Se corría la especie de que en el Castillo, albergue obligado de caminantes que seguían utilizando la dete­riorada Vía de la Plata, entraban a veces arrieros que no volvían a salir.
Se decía que durante la noche, mientras dormían, se les daba muerte para despojarlos de cuanto llevaban.
Narcóticos... Crímenes... Enterramientos secretos... Riquezas incontrola-das...
La imaginación popular estaba desbordada.
¿Verdad? ¿Mentira?
La Santa Hermandad tenía que averiguarlo.
El ardid se puso en marcha: varios de los miembros de esa Hermandad se disfrazan de arrieros haciendo in­cluso ostentación de riquezas. Sus armas debidamente camufladas. Una de tantas noches, y debidamente dis­tanciados, piden hospedaje en el castillo. Se identifican como pastores, como arrieros trashumantes, como po­seedores de rebaños que pastan ahora en las llanuras castellanas. Todo parece normal. Todo está perfecta­mente estudiado. Ahora sólo hacía falta que los hechos esperados llegaran a producirse. Y, desgraciadamente, se produjeron. Pero esta vez con suerte contraria para sus protagonistas. Cuando intentaron repetir sus críme­nes y latrocinios con el primero de los arrieros, cayeron sobre ellos los demás y los prendieron al grito escalo­friante:
-"Alto a la Santa Hermandad."
Sorprendidos "in fraganti", la pena era ejemplar: "Cortarles la cabeza". Y así se hizo para escarmiento ge­neral. Se les cortó la cabeza y sobre las almenas del casti­llo se colocaron una a una, para que sirvieran de ejem­plo.
Una orden especial de la Reina Isabel obligó a des­mochar el castillo en un tercio de su altura. Esta es una de las causas que justifican su actual aspecto.

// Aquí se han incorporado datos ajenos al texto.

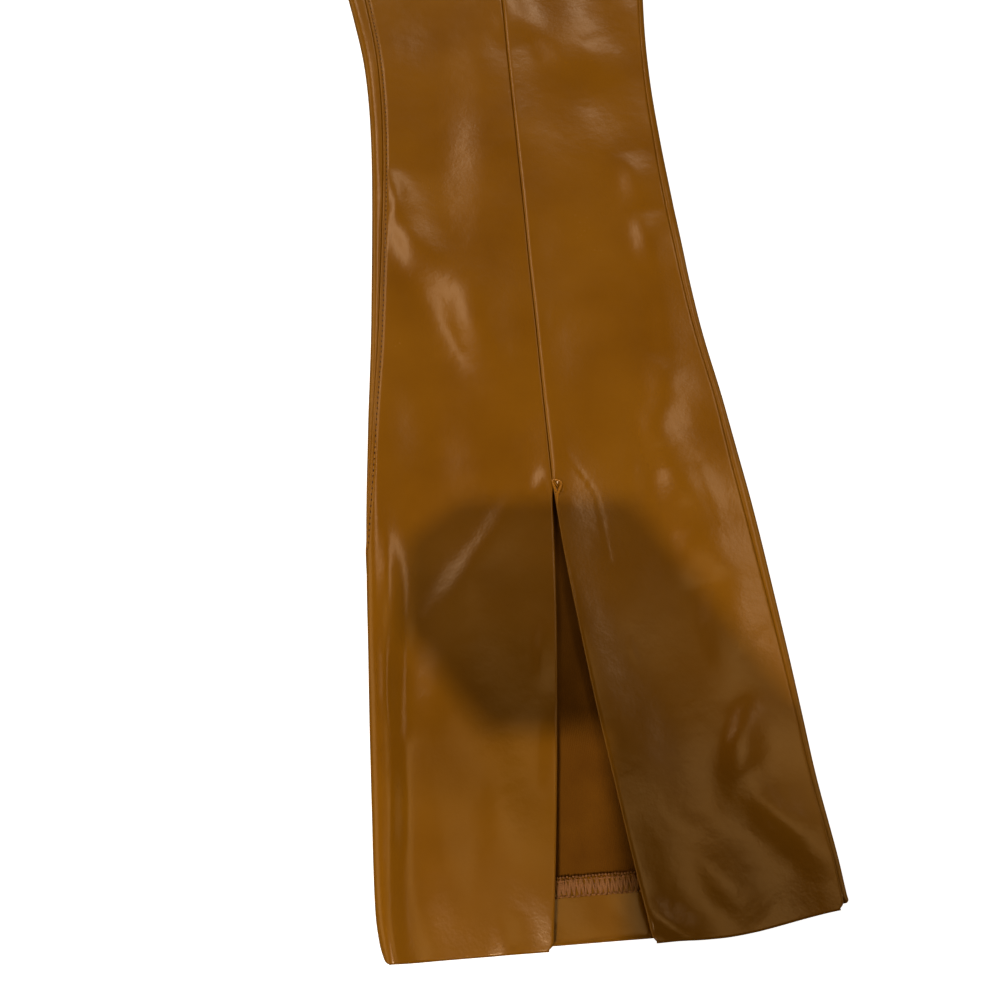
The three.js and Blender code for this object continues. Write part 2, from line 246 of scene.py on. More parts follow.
def slit_half(down, spread, power, start):
    """Half the opening of the front slit, on one side of the centre seam."""
    past = np.maximum(down - SLIT_TOP, 0)
    share = np.clip(past / (INSEAM - SLIT_TOP), 0, 1)
    return spread * share**power + start * (1 - np.exp(-past / SLIT_EASE))


def ridge(down, across, fold):
    """A soft ridge along a bent line, uneven in width, that dies away towards both ends."""
    start_down, start_across, end_down, end_across, half_width, rise, bend = fold
    run_down = end_down - start_down
    run_across = end_across - start_across
    length = math.hypot(run_down, run_across)
    along = ((down - start_down) * run_down + (across - start_across) * run_across) / length**2
    aside = ((across - start_across) * run_down - (down - start_down) * run_across) / length
    share = np.clip(along, 0, 1)
    aside = aside - bend * 4 * share * (1 - share)
    width = half_width * (0.75 + 0.5 * share) * (1 + 0.3 * np.tanh(aside / half_width))
    return rise * np.sin(math.pi * share) ** 1.2 * np.exp(-((aside / width) ** 2))


def folds_of(leg):
    """The folds of one leg, then its small creases, which lie mostly along the leg."""
    chance = np.random.default_rng(11 if leg == "left" else 29)
    large = np.concatenate([FOLDS, DENTS])
    if leg == "right":
        large[:, :4] += chance.uniform(-9, 9, (len(large), 4))
        large[:, 5] *= chance.uniform(0.7, 1.1, len(large))
        large[:, 6] *= chance.uniform(-0.5, 1.2, len(large))
    small = []
    for _ in range(SMALL_FOLDS):
        down = chance.uniform(-FRONT_RISE, INSEAM)
        across = chance.uniform(-115, 115)
        angle = chance.normal(0, 0.6)
        length = chance.uniform(*SMALL_LENGTH)
        rise = chance.uniform(*SMALL_RISE) * chance.choice((-0.6, 1))
        end = (down + length * math.cos(angle), across + length * math.sin(angle))
        small.append((down, across, *end, chance.uniform(*SMALL_WIDTH), rise, chance.uniform(-3, 3)))
    return np.concatenate([large, small])


def waves_of(leg):
    """The broad waves of one leg: angle, length, height and phase of each."""
    chance = np.random.default_rng(5 if leg == "left" else 17)
    length = np.geomspace(*WAVE_LENGTH, WAVES)
    angle = chance.uniform(0, math.pi, WAVES)
    height = WAVE_SLOPE * length / (2 * math.pi)
    phase = chance.uniform(0, 7, WAVES)
    return np.stack([angle, length, height, phase], -1)


def relief(leg, plane):
    """The height that folds, waves and the seam's allowances add at points of the table."""
    from_seam = plane - leg_point(np.zeros(1), np.zeros(1))
    down = from_seam @ LEG_DOWN
    across = from_seam @ LEG_OUT
    height = sum(ridge(down, across, fold) for fold in SHAPES[leg]["folds"])
    for angle, length, rise, phase in SHAPES[leg]["waves"]:
        way = across * math.cos(angle) + down * WAVE_STRETCH * math.sin(angle)
        height = height + rise * np.sin(2 * math.pi * way / length + phase)
    outer_edge = across - slit_half(down, *OUTER_SLIT)
    inner_edge = across + slit_half(down, *INNER_SLIT)
    from_peak = outer_edge - EDGE_PEAK
    stand = EDGE_STAND * np.exp(-((from_peak / np.where(from_peak < 0, *EDGE_SPREAD)) ** 2))
    inner_stand = INNER_STAND * np.exp(-((inner_edge / INNER_SPREAD) ** 2))
    return height + np.where(across > 0, stand, inner_stand)


SHAPES = {leg: {"folds": folds_of(leg), "waves": waves_of(leg)} for leg in ("left", "right")}


def skin(leg, down, side, reach):
    """Points of the outer skin. reach runs round it from the edge that side names, positive
    over the top and negative underneath."""
    row = level(down)
    depth = row[side + "_depth"]
    arc = row[side + "_arc"]
    length = np.abs(reach)
    on_top = reach >= 0
    turn = np.where(length < arc, length / np.maximum(arc, 1e-6), 1) * math.pi / 2
    across = np.where(length < arc, depth * (1 - np.cos(turn)), depth + length - arc)
    from_inner = across if side == "inner" else row["width"] - across
    at_top = np.maximum(across, depth)
    top_inner = at_top if side == "inner" else row["width"] - at_top
    run = (row["end"] - row["start"]) / row["width"][..., None]
    near_inner = np.exp(-((top_inner / row["inner_reach"]) ** 2))
    near_outer = np.exp(-(((row["width"] - top_inner) / ROLL_REACH) ** 2))
    middle = row["middle_high"]
    high = middle + (row["inner_high"] - middle) * near_inner
    high = high + (row["outer_high"] - middle) * near_outer
    high = high + relief(leg, row["start"] + run * top_inner[..., None])
    sine = np.where(on_top, 1, -1) * np.sin(turn)
    plane = row["start"] + run * from_inner[..., None]
    climb = np.clip(-down / FRONT_RISE, 0, 1) ** 2
    share = (1 - (from_inner / row["width"]) ** 2) ** 2
    waist = np.where(on_top, -WAIST_DIP, WAIST_RISE) * climb * share
    near_hem = np.clip((down - SLIT_TOP) / (INSEAM - SLIT_TOP), 0, 1.05) ** 2
    outward = np.clip((from_inner - row["seam"] - HEM_LIFT_FROM) / HEM_LIFT_RUN, 0, 1)
    hem = HEM_LIFT * near_hem * outward**2 * (3 - 2 * outward)
    from_side = np.clip(TUBE_CORNER - np.minimum(from_inner, row["width"] - from_inner), 0, TUBE_CORNER)
    at_hem = np.clip((down - INSEAM) / TUBE_CORNER_RUN + 1, 0, 1) ** 2
    hem = hem + at_hem * (TUBE_CORNER - np.sqrt(TUBE_CORNER**2 - from_side**2))
    y = plane[..., 1] + np.where(down > 0, hem, waist)
    return np.stack([plane[..., 0] + 0 * y, y, high / 2 * (1 + sine)], -1)


def unit(vectors):
    return vectors / np.linalg.norm(vectors, axis=-1, keepdims=True)


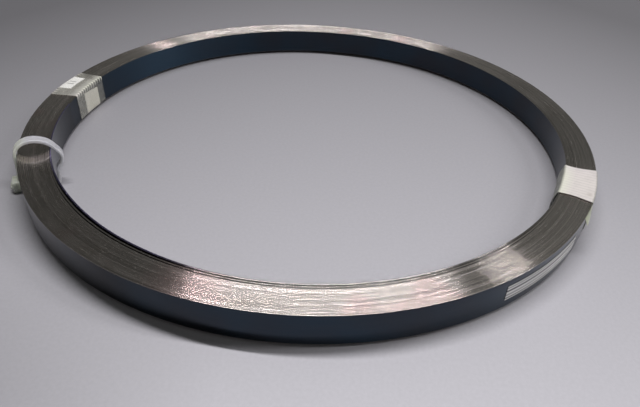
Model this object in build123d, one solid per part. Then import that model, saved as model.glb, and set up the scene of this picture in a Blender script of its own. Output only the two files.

No hace falta que digamos que ya está explicado el hecho de los enterramientos: cabezas sin cadáveres y cadáveres sin cabezas.
Aclaramos también que los actuales poseedores del castillo no son los descendientes directos de los respon­sables de esta leyenda.

FUENTES:
-Testimonio recogido directamente por el autor cuando aún no pensaba escribir este libro.
- Aprovecho esta ocasión para dar testimonio público de mi agra­decimiento al pueblecito de Grimaldo. Allí pasé unos cuantos años, siempre tratado con un respeto y cariño de tal calibre, que el paso del tiempo no ha podido borrar.